Al di là della morale
Il lettore si trova di fronte a una delle più immorali trame della letteratura del Novecento, eppure nulla riesce a frenare l’ammirazione naturale per l’opera. Vladimir Nabokov è riuscito a trasformare la violenza sessuale e psicologica nei confronti di una dodicenne in una storia d’amore delicata; l’immoralità delle azioni di Humbert è nascosta dalle sue intenzioni pulite e dall’amore che prova per Lolita. La lettura integrale dell’opera lascia un senso di colpa nel lettore, un’inquietudine che nasce dalla simpatia provata per Humbert e dal profondo fastidio per il fare provocatorio e dozzinale di Lolita.
Questo senso di colpa passa soltanto se si analizza attentamente il procedimento che Nabokov utilizza per presentare i suoi personaggi: se da un lato di Humbert conosciamo passato, presente e futuro, le sue storie e le sue sofferenze, di Lolita non ci è dato sapere nulla, come se Humbert la privasse di ciò che è stata e volesse fermare il tempo e tenere Lolita non solo sempre con lui, ma anche sempre puerile. Lei prende forma nel lettore solo attraverso il filtro di Humbert (proprio come nella dinamica che lui crea nella storia). È proprio per questo quindi che il politicamente e sessualmente scorretto diviene in qualche modo accettabile nell’opera di Nabokov.

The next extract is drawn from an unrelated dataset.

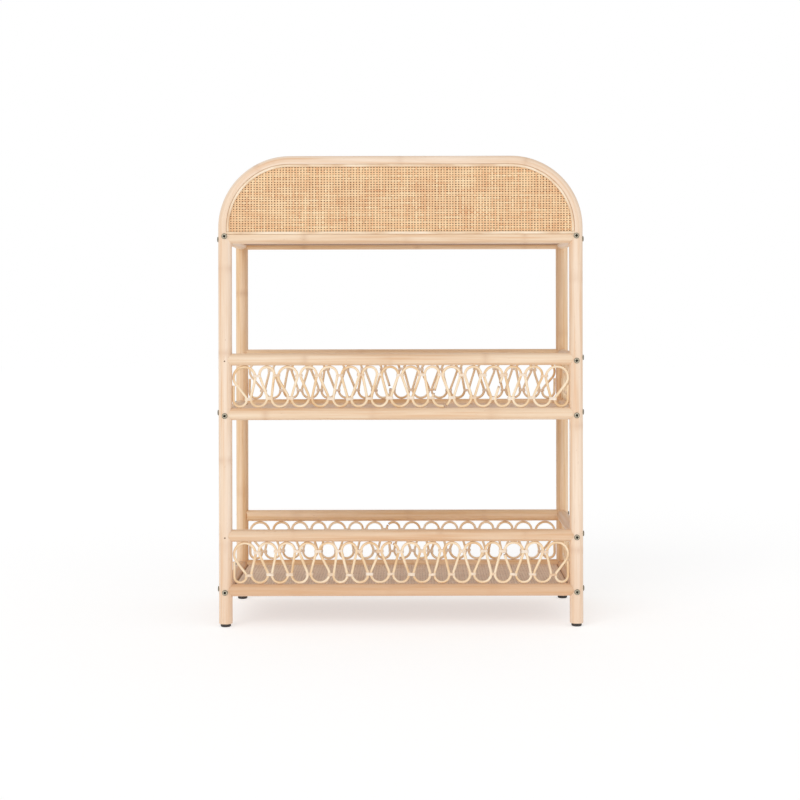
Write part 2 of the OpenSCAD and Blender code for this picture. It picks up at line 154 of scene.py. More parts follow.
class Finish:
    """One material, built node by node."""

    def __init__(self, name, roughness, specular=0.5, coat=0, coat_roughness=0.3, metallic=0):
        self.material = bpy.data.materials.new(name)
        self.material.use_nodes = True
        self.tree = self.material.node_tree
        self.shader = self.tree.nodes["Principled BSDF"]
        self.shader.inputs["Roughness"].default_value = roughness
        self.shader.inputs["Specular IOR Level"].default_value = specular
        self.shader.inputs["Coat Weight"].default_value = coat
        self.shader.inputs["Coat Roughness"].default_value = coat_roughness
        self.shader.inputs["Metallic"].default_value = metallic

    def add(self, kind, inputs=None, **settings):
        node = self.tree.nodes.new(kind)
        for key, value in settings.items():
            setattr(node, key, value)
        for key, value in (inputs or {}).items():
            if isinstance(value, bpy.types.NodeSocket):
                self.tree.links.new(value, node.inputs[key])
            else:
                node.inputs[key].default_value = value
        return node

    def grain(self):
        """The piece's own grain: across, across and along, in metres."""
        return self.add("ShaderNodeAttribute", attribute_name="grain").outputs["Vector"]

    def mark(self):
        """How strongly the piece is marked here, by a leaf joint or a cut end, or darkened with painted
        shade in a tie's grooves and on a screw head's rim.
        """
        return self.add("ShaderNodeAttribute", attribute_name="mark").outputs["Fac"]

    def place(self):
        return self.add("ShaderNodeTexCoord").outputs["Object"]

    def scaled(self, vector, scale):
        return self.add("ShaderNodeMapping", {"Vector": vector, "Scale": scale}).outputs["Vector"]

    def noise(self, vector, scale, detail=3, roughness=0.5):
        node = self.add("ShaderNodeTexNoise", {
            "Vector": self.scaled(vector, scale), "Scale": 1, "Detail": detail, "Roughness": roughness})
        return node.outputs["Fac"]

    def ramp(self, value, stops):
        node = self.add("ShaderNodeValToRGB", {"Fac": value})
        elements = node.color_ramp.elements
        while len(elements) < len(stops):
            elements.new(0.5)
        for element, (position, colour) in zip(elements, stops):
            element.position = position
            element.color = colour
        return node.outputs["Color"]

    def band(self, value, low, high):
        """0 below low, 1 above high, and smooth between them."""
        node = self.add("ShaderNodeMapRange", {"Value": value, "From Min": low, "From Max": high},
                        interpolation_type="SMOOTHSTEP")
        return node.outputs["Result"]

    def math(self, operation, first, second):
        return self.add("ShaderNodeMath", {0: first, 1: second}, operation=operation).outputs[0]

    def blend(self, share, first, second, how="MIX"):
        node = self.add("ShaderNodeMix", {0: share, 6: first, 7: second}, data_type="RGBA",
                        blend_type=how)
        return node.outputs[2]

    def colour(self, value):
        self.tree.links.new(value, self.shader.inputs["Base Color"])

    def rough(self, value, low, high):
        node = self.add("ShaderNodeMapRange", {"Value": value, "To Min": low, "To Max": high})
        self.tree.links.new(node.outputs["Result"], self.shader.inputs["Roughness"])

    def relief(self, height, depth, strength=1.0):
        node = self.add("ShaderNodeBump", {"Height": height, "Distance": depth, "Strength": strength})
        self.tree.links.new(node.outputs["Normal"], self.shader.inputs["Normal"])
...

Azar Nafisi in Leggere Lolita a Teheran scrive che alla fine Nabokov fa rimpiangere al lettore gli stili di vita più banali (il matrimonio squallido di Lolita, la casa povera in cui vive, la sua routine scadente). Ed è estremamente vero. Quando cade la dinamica paradossale in cui Nabokov fa entrare il lettore, si ritorna a vedere la vicenda con uno sguardo moralista e a odiare Humbert quasi quanto lo odia Lolita nelle notti fatte di obblighi sessuali. Ed è qui che, per riprendere nuovamente Nafisi, iniziamo ad ammirare l’insubordinazione di Lolita nei confronti del suo carceriere.
Perché Lolita, perché oggi
Lolita è ormai un libro che appartiene a un altro tempo, quello di un periodo segnato da guerre, crisi e distruzione. Ma è un libro che trova un suo spazio sempre, soprattutto adesso. Proprio oggi è importante leggere Lolita, perché in un tempo in cui ogni cosa è etichettata dal senso morale comune, in cui le notizie sono bombe velocissime e in cui il sogno non ha più molto spazio, può rivelarsi importante tenere a mente il senso di colpa che l’opera di Nabokov lascia, il velo di immoralità che Lolita stende su ognuno di noi e che per una volta ci fa sentire pienamente immersi nella libertà della fiaba, quindi dell’Arte.
Riallacciandosi al finale dell’opera, nel capitolo A proposito di un romanzo intitolato “Lolita”, Vladimir Nabokov afferma che “un’opera letteraria esiste solo in quanto mi offre quella che io oso definire la beatitudine estetica, cioè la sensazione di essere in qualche modo in rapporto con altri livelli di percezione in cui l’arte costituisce la norma”. Questo lo spirito con cui leggere Lolita: l’aspirazione a superare le leggi della morale per farsi trasportare dall’esperienza estetica dell’amore tra Humbert Humbert e Lolita Haze.